Guest Contributor – Exponential Investor (Great Britain) –
Pity Warren Buffett…
He has billions in the bank. World leaders flying to Nebraska to ask him for advice. And his live comedy show fills a stadium.
But he misses the old days. Before he was the sage of omaha and the world’s most loveable billionaire, Buffett was the king of “backdoor stocks”.
Backdoor stocks gave Buffett his big break in investing. They’re a small niche in the market, which can only be accessed by a tiny percentage of investors.
These stocks are a bit riskier than other types of investing, yes. But don’t get me wrong – they’re nothing to do with using options, spread betting or anything like that. They’re basically like investing in regular stocks – except turbocharged.
So what are these backdoor stocks?
Well backdoor stocks are shares in the smallest listed companies on the stockmarkets.
Think of any company at all that you’d read about in the paper or on the news. Backdoor stocks might be 100th or 1000th the size of those companies.
Investing in the big public companies is like investing “through the front door”. Every knows about them, every has the opportunity to invest in them, and as a result you can’t expect to make much money from them.
Investing through the backdoor is about investing in companies other investors don’t hear about… companies you won’t see even in the Financial Times or Investors Chronicle.
How backdoor stocks work
Here’s Warren Buffett talking about backdoor stocks:
“The highest rates of return I’ve ever achieved were in the 1950s. I killed the Dow. You ought to see the numbers. But I was investing peanuts then. It’s a huge structural advantage not to have a lot of money.”

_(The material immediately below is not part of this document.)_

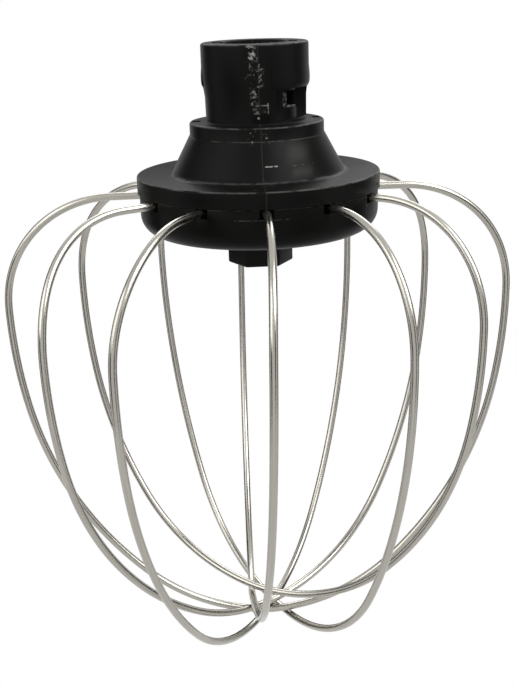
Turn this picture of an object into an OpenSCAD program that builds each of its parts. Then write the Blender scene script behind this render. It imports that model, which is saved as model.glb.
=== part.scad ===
// Whisk attachment of a stand mixer: a black moulded drive hub with a bayonet socket, a black clamp
// cap held on by a hexagon-headed screw, and six stainless wire loops clamped between hub and cap.
// The origin is the centre of the socket's rim, +Z points up out of the socket, and the front,
// where the hub carries its moulded mark, looks along -Y. All sizes are in millimetres.

/* [Drive socket] */
// Outer diameter of the socket at its rim
socket_d = 27.2; // [26:0.1:28]
// Outer diameter of the socket's waist, just above the ring
waist_d = 25.8; // [25.4:0.1:26]
// Distance below the rim at which the wall starts to taper
taper_top = 9.2; // [8:0.1:10]
// Distance below the rim at which the taper ends
taper_foot = 13.2; // [12:0.1:14]
// Diameter of the bore that takes the mixer's shaft
bore_d = 17; // [16.5:0.1:17.5]
// Depth of the bore
bore_depth = 25; // [23:0.5:26]

/* [Bayonet] */
// Angle from the front to the near end of the first window
window_start = 18.5; // [17:0.5:20]
// Angle that a window spans
window_span = 76; // [70:1:80]
// Height of a window
window_h = 7.7; // [7:0.1:8]
// Distance from the rim down to the top of a window
window_top = 10.9; // [10.6:0.1:11.2]
// Radius of the inner sleeve's outer face, seen through the windows
sleeve_r = 10.4; // [10:0.1:10.8]
// Height of the slot that the cross pin slides in
pin_slot_h = 3.8; // [3.5:0.1:4]
// Angle from the front to the slot's locked end
pin_slot_start = 44; // [40:1:50]
// Width of the upright groove through which the cross pin enters
entry_w = 4.4; // [4:0.1:4.8]
// Angle from a window's far end back to the middle of the entry groove
entry_setback = 14; // [12:0.5:16]

/* [Ring and cone] */
// Diameter of the ring below the socket
ring_d = 34.4; // [33:0.1:35]
// Distance from the rim down to the ring's top
ring_top = 19.4; // [19:0.1:20]
// Height of the ring's upright wall
ring_h = 3.4; // [3:0.1:4]
// Diameter of the cone at its foot
cone_foot_d = 44.2; // [42:0.1:46]
// Length of the two small pockets in the ring's top, measured along the ring
pocket_len = 3; // [2:0.1:4]
// Radial width of the pockets
pocket_w = 2.1; // [1.5:0.1:2.2]
// Depth of the pockets
pocket_depth = 1.6; // [1:0.1:2]

/* [Flange and cap] */
// Diameter of the flange
flange_d = 62.8; // [62:0.1:64]
// Height of the flange's rim wall
flange_rim_h = 4.2; // [3:0.1:5]
// Distance from the socket's rim down to the joint between hub and cap
joint_drop = 36.6; // [36:0.1:37]
// How far the clamp cap's edge lies inside the flange's edge
cap_inset = 0.5; // [0.2:0.1:1]
// Height of the clamp cap
cap_h = 10.8; // [10:0.1:12]
// Radius of the rounding around the cap's lower edge
cap_round = 5; // [3:0.1:6]
// Width of the square notch around each wire at the cap's edge
notch_w = 3.3; // [3:0.1:3.6]
// Radial length of the notch
notch_len = 2.4; // [2:0.1:4]

/* [Clamp screw] */
// Size across the flats of the hexagon head
hex_flats = 14.9; // [14:0.1:15.5]
// Height of the head
hex_h = 9; // [8:0.1:10]
// Diameter of the shank
shank_d = 8; // [7:0.1:9]
// Length of the shank inside the hub
shank_grip = 8; // [6:0.1:8]

/* [Wires] */
// Diameter of the wire
wire_d = 2; // [1.8:0.1:2]
// Play around a wire in its channel
wire_play = 0.05; // [0.02:0.01:0.1]
// Radius at which the wire ends turn up into the hub
hook_r = 17; // [16:0.5:18]
// Radius of the bend of a wire end
hook_bend = 2.5; // [2:0.1:3]
// Upright length of a wire end above its bend
hook_stub = 1.5; // [1:0.1:2]

/* [Cage] */
// Radius of the cage at the end of the shoulder bend
belly_r = 65.2; // [63:0.1:67]
// Bend radius of the shoulders
shoulder_r = 29.3; // [28:0.1:30]
// Bend radius of the flanks below the shoulders
flank_r = 139; // [130:1:150]
// Angle that a flank turns inwards
flank_turn = 11.5; // [11:0.1:12]
// By how much the bend radius around the tip is smaller than the radius of the cage
tip_inset = 13.4; // [12:0.1:15]
// Distance from the wires' level in the hub down to the tip of the highest loop
cage_depth = 115.7; // [113:0.1:118]
// Distance by which each loop hangs below the one before
tip_pitch = 2.4; // [2.3:0.05:2.6]

/* [Hidden] */

// How far the loops are out of true after use, from the highest loop to the lowest. Each row holds
// the angle of the loop's plane, the sideways lean of its tip in mm, then for its near and its far
// leg the angle in degrees by which the leg is turned and the mm by which it stands wide. The mm
// count in warp_unit.
loop_set = [
    [60, -3, [-5, -2.5], [-4, -4]],
    [0, -5.5, [-1, -1], [2, -0.5]],
    [120, -0.5, [5, -2.5], [9, 3.5]],
    [90, -1.5, [2.5, 2], [-2, 2.5]],
    [30, 4.5, [-1.5, -1.5], [-3.5, -2]],
    [150, 4, [2.5, 3], [-1.5, 4]]
];
warp_unit = 1;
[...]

He’s saying it’s much easier to be a private investor managing thousands than professional investor managing billions. Why? Because it’s basically impossible for professional investors to stick their money into small companies.
Buffett manages hundreds of billions of dollars for Berkshire Hathaway. If Buffett were to spot a cracking company on Aim – a retailer worth £20m, say – and if that company were to double in value, it would only increase the size of Berkshire Hathaway’s portfolio by 0.004%.
When you think of the time and effort that goes into finding great companies, it’s not worth it for Buffett to even look at companies that small.
That explains why Buffett can’t buy small companies. But why would he want to?
You surely know this by now, but it bears repeating: small companies grow faster than big ones! Over the last 100 years or so small companies have grown faster than any other asset class.
Why is that? Well, a lot of it comes back to that size thing I just mentioned.
In an efficient stockmarket, it’s impossible for an investor to get an edge on the market. In an efficient market, stock prices reflect all available information about companies.
Markets get efficient when gangs of hedge fund managers, professional investors and algorithms scour the markets all day every day, looking for the tiniest edge. Professional investors wring the inefficiency out of the big markets like water from a cloth. Even Warren Buffett prefers not to go up against those guys.
Investing through the front door, in other words.
But, as we’ve seen, professional investors have to stay away from small companies. They’re too small to invest in, which means that private investors get the run of the place. There are opportunities just lying around on Aim that you’d never find on the main market.
Here’s Buffett again, talking about his small company glory days:
“When I got out of Columbia the first place I went to work was a five-person brokerage firm with operations in Omaha. It subscribed to Moody’s industrial manual, banks and finance manual and public utilities manual. I went through all those page by page.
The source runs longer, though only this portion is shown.